Take each line that has the word "before" and return it.

>> BEGIN

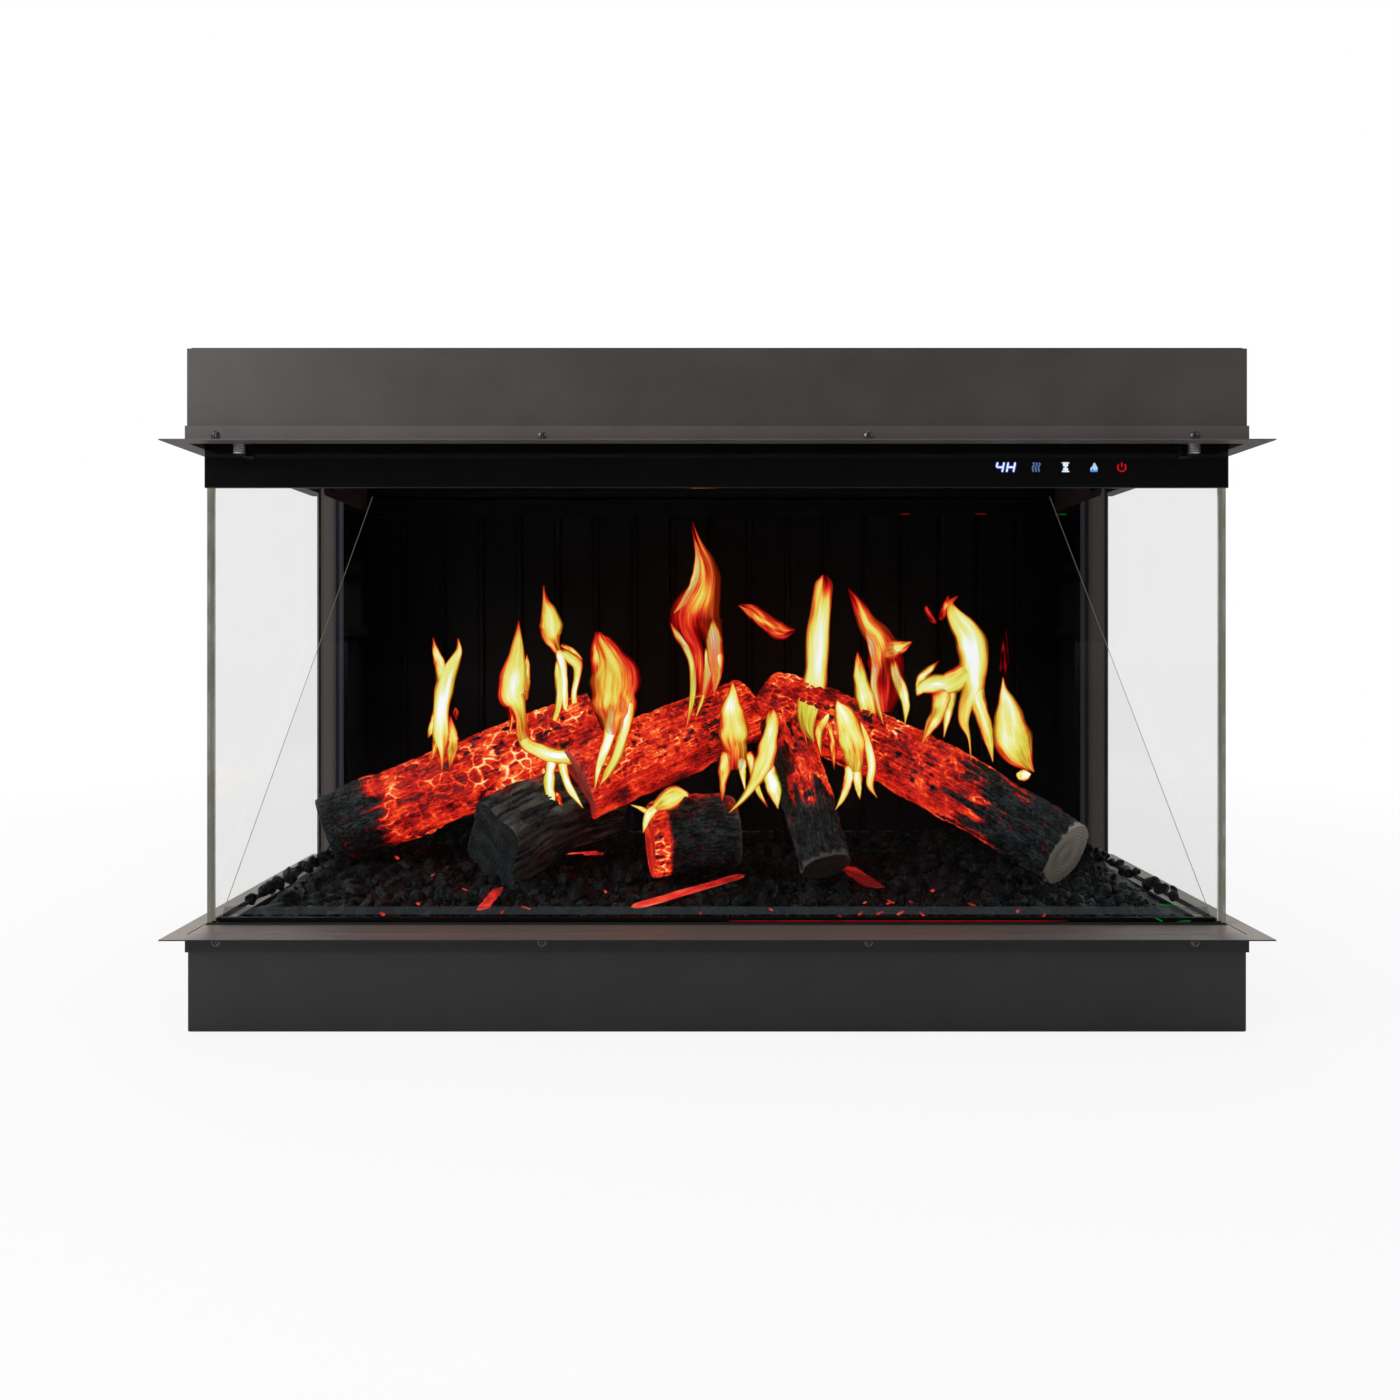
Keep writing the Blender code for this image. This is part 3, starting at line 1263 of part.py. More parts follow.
def make_blower_fittings():
    """The bush at the impeller's left stub, and the motor on its right one."""
    bore = STUB_RADIUS + CLEARANCE
    low = -BUSH_LENGTH / 2
    flange = CLEARANCE + SCROLL_SHEET
    profile = [
        (bore, BUSH_LENGTH / 2),
        (BUSH_RADIUS, BUSH_LENGTH / 2),
        (BUSH_RADIUS, low),
        (bore, low),
        (bore, BUSH_LENGTH / 2),
    ]
    x = -HOUSING_X - BUSH_LENGTH / 2 + flange
    turned("impeller_bush", profile, 24, (x, BLOWER_Y, BLOWER_Z), (-1, 0, 0), BRASS)
    face = HOUSING_X + SCROLL_SHEET + CLEARANCE
    depth = STUB_LENGTH
    profile = [
        (0.0, MOTOR_LENGTH),
        (MOTOR_RADIUS * MOTOR_CAP_SHARE, MOTOR_LENGTH),
        (MOTOR_RADIUS, MOTOR_LENGTH * MOTOR_CAN_SHARE),
        (MOTOR_RADIUS, 0.0),
        (MOTOR_BOSS_RADIUS, 0.0),
        (MOTOR_BOSS_RADIUS, -MOTOR_BOSS_LENGTH),
        (bore, -MOTOR_BOSS_LENGTH),
        (bore, depth),
        (0.0, depth),
    ]
    turned("blower_motor", profile, MOTOR_SIDES, (face, BLOWER_Y, BLOWER_Z), (1, 0, 0), GALVANISED)


def make_heating_element():
    """A finned bar across the blower's outlet."""
    outlet_front = BLOWER_Y - IMPELLER_RADIUS - SCROLL_OPEN
    near = IMPELLER_RADIUS + BLADE_THICKNESS + TONGUE_GAP
    outlet_back = BLOWER_Y + near * math.cos(TONGUE_ANGLE) - SCROLL_SHEET
    half = HOUSING_X - ELEMENT_END_GAP
    low = SOFFIT_TOP + CLEARANCE + ELEMENT_SIDE_GAP
    pitch = 2 * half / ELEMENT_FINS
    spine = low + ELEMENT_SPINE
    top = low + ELEMENT_HEIGHT
    line = [(-half, low), (half, low), (half, spine)]
    for i in reversed(range(ELEMENT_FINS)):
        near_x = pitch * (i + 0.5) - half - ELEMENT_FIN / 2
        far_x = near_x + ELEMENT_FIN
        line += [(far_x, spine), (far_x, top), (near_x, top), (near_x, spine)]
    line.append((-half, spine))
    front = outlet_front + ELEMENT_SIDE_GAP
    back = outlet_back - ELEMENT_SIDE_GAP
    prism("heating_element", line, "Y", front, back, ALUMINIUM)


# Cable gland and mains switch.


def make_gland():
    """A turned gland through the rear cover, with its hexagon nut part outside."""
    y = REAR
    profile = [
        (GLAND_BORE, GLAND_PROUD),
        (GLAND_RADIUS * GLAND_TIP_SHARE, GLAND_PROUD),
        (GLAND_RADIUS, (GLAND_NUT_HEIGHT + GLAND_PROUD) / 2),
        (GLAND_RADIUS, GLAND_NUT_HEIGHT),
        (GLAND_NUT_RADIUS, GLAND_NUT_HEIGHT),
        (GLAND_NUT_RADIUS, CLEARANCE),
        (GLAND_RADIUS, CLEARANCE),
        (GLAND_RADIUS, -GLAND_INSIDE),
        (GLAND_BORE, -GLAND_INSIDE),
        (GLAND_BORE, GLAND_PROUD),
    ]
    turned("cable_gland", profile, 24, (GLAND_X, y, SERVICE_Z), (0, 1, 0), PLASTIC)


def make_mains_switch():
    """A switch body snapped in the rear cover, and the rocker that tips in its pocket."""
    half = SWITCH_WIDTH / 2
    tall = SWITCH_HEIGHT / 2
    inset = SWITCH_RIM / 2 + CLEARANCE
    low = (SWITCH_X - half, REAR + CLEARANCE, SERVICE_Z - tall)
    high = (SWITCH_X + half, REAR + CLEARANCE + SWITCH_BEZEL, SERVICE_Z + tall)
    body = block("mains_switch_body", low, high, PLASTIC)
    low = (SWITCH_X - half + inset, REAR - SWITCH_DEPTH, SERVICE_Z - tall + inset)
    high = (SWITCH_X + half - inset, REAR + CLEARANCE + SWITCH_BEZEL / 2, SERVICE_Z + tall - inset)
    boolean(body, block("switch_back", low, high, None), "UNION")
    wide = half - SWITCH_RIM
    long_half = tall - SWITCH_RIM
    pivot_y = REAR + SWITCH_BEZEL - ROCKER_RISE / 2
    floor = pivot_y - ROCKER_SWING_RADIUS - ROCKER_GAP
    low = (SWITCH_X - wide, floor, SERVICE_Z - long_half)
    high = (SWITCH_X + wide, REAR + SWITCH_BEZEL + OVERRUN, SERVICE_Z + long_half)
    cut(body, block("switch_pocket", low, high, None))
    reach = math.sqrt((long_half - ROCKER_GAP) ** 2 - ROCKER_RISE**2)
    outline = [(0.0, ROCKER_RISE * ROCKER_WAIST_SHARE), (-reach, ROCKER_RISE), (-reach, 0.0)]
    for i in range(ROCKER_STEPS + 1):
        angle = math.pi + math.pi * i / ROCKER_STEPS
        along = ROCKER_SWING_RADIUS * ROCKER_WAIST_SHARE * math.cos(angle)
        outline.append((along, ROCKER_SWING_RADIUS * math.sin(angle)))
    outline += [(reach, 0.0), (reach, ROCKER_RISE)]
    c, s = math.cos(ROCKER_TILT), math.sin(ROCKER_TILT)
    tipped = [(u * s + v * c, u * c - v * s) for u, v in outline]
    thick = wide - ROCKER_GAP
    rocker = prism("mains_switch_rocker", tipped, "X", -thick, thick, PLASTIC)
    round_edges(rocker, EDGE_ROUND)
    rocker.location = (SWITCH_X, pivot_y, SERVICE_Z)


clear_scene()
PIECES = collection("three_sided_fireplace")
CUTTERS = collection("cutters")

PAINT = material("grey_brown_paint", (0.085, 0.078, 0.072), 0.5)
BLACK = material("black_paint", (0.012, 0.012, 0.013), 0.55)
RUBBER = material("seal", (0.02, 0.02, 0.02), 0.8)
ZINC = material("dark_zinc", (0.16, 0.15, 0.14), 0.4, 1.0)
CHROME = material("chrome", (0.8, 0.8, 0.8), 0.12, 1.0)
GALVANISED = material("galvanised_sheet", (0.45, 0.46, 0.47), 0.4, 1.0)
ALUMINIUM = material("aluminium", (0.62, 0.63, 0.64), 0.35, 1.0)
BRASS = material("sintered_bronze", (0.45, 0.30, 0.12), 0.4, 1.0)
PLASTIC = material("black_plastic", (0.02, 0.02, 0.02), 0.45)
CLEAR_GLASS = material("clear_glass", (0.92, 0.97, 0.95), 0.02, 0.0, 0.15)
BLACK_GLASS = material("black_glass", (0.006, 0.006, 0.007), 0.06)
SCREEN_GLASS = material("screen_glass", (0.01, 0.01, 0.012), 0.12)
OPAL = material("opal_diffuser", (0.9, 0.75, 0.6), 0.4)
BOARD_GREEN = material("circuit_board", (0.02, 0.12, 0.05), 0.45)
COAL = material("coal", (0.018, 0.018, 0.02), 0.35)
CHAR = material("charred_wood", (0.05, 0.025, 0.018), 0.8)

make_base_casing()
make_trim("lower_trim", DECK, -1, screw_holes("lower_trim_holes", DECK - SCREW_FROM_FOLD))
make_trim("upper_trim", HEAD, 1, screw_holes("upper_trim_holes", HEAD + SCREW_FROM_FOLD))
make_trim_screws("lower_trim_screw", DECK - SCREW_FROM_FOLD)
make_trim_screws("upper_trim_screw", HEAD + SCREW_FROM_FOLD)
make_sill_gasket()
make_tray_bearers()
make_light_shelf()
make_fuel_tray()
make_diffuser()
make_logs(make_coal_bed())
make_panes()
make_side_panels()
make_rear_walls()
make_rear_cover()
make_upper_casing()
make_top_cover()
make_head_frame()
make_soffit()
make_glass_clips()
make_fascia()
make_touch_board()
make_sheet_rails(*make_inclined_sheet())
make_screen()
make_power_supply()
make_control_board()
make_impeller()
make_blower_housing()
make_blower_fittings()
make_heating_element()
make_gland()
make_mains_switch()
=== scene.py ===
"""Looks of a three-sided electric fire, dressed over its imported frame. Lengths are in metres.

The sections follow the object: painted steel and its screws, black steel, seal, inner sheet,
boards, diffuser, coals, logs, splinters, glass, flames, control strip, screen, bare metal,
thumbscrews, and then the studio that shows it.
"""

import math

import bmesh
import bpy
import numpy as np
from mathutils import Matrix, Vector


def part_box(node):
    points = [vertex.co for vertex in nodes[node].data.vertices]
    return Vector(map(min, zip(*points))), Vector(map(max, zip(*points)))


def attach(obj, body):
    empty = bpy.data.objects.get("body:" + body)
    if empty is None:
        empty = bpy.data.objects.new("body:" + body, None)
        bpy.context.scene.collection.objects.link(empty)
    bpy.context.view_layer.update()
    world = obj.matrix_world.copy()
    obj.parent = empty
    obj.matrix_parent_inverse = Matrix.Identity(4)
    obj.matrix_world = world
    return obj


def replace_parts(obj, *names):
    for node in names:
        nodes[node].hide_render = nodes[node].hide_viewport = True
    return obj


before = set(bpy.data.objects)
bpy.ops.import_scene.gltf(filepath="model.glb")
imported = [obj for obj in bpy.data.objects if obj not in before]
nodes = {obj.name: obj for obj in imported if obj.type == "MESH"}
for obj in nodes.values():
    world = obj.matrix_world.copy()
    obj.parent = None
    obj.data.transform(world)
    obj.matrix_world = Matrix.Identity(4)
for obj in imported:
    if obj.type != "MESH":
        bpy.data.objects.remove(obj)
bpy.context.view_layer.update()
MM = 0.001


# Painted steel: the casings, the mitred trims round them, the side panels and the two covers.
# They are folded from 1.2 mm steel and powder-coated in satin grey-brown, with a fine orange peel.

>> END

— Response below —
before = set(bpy.data.objects)
imported = [obj for obj in bpy.data.objects if obj not in before]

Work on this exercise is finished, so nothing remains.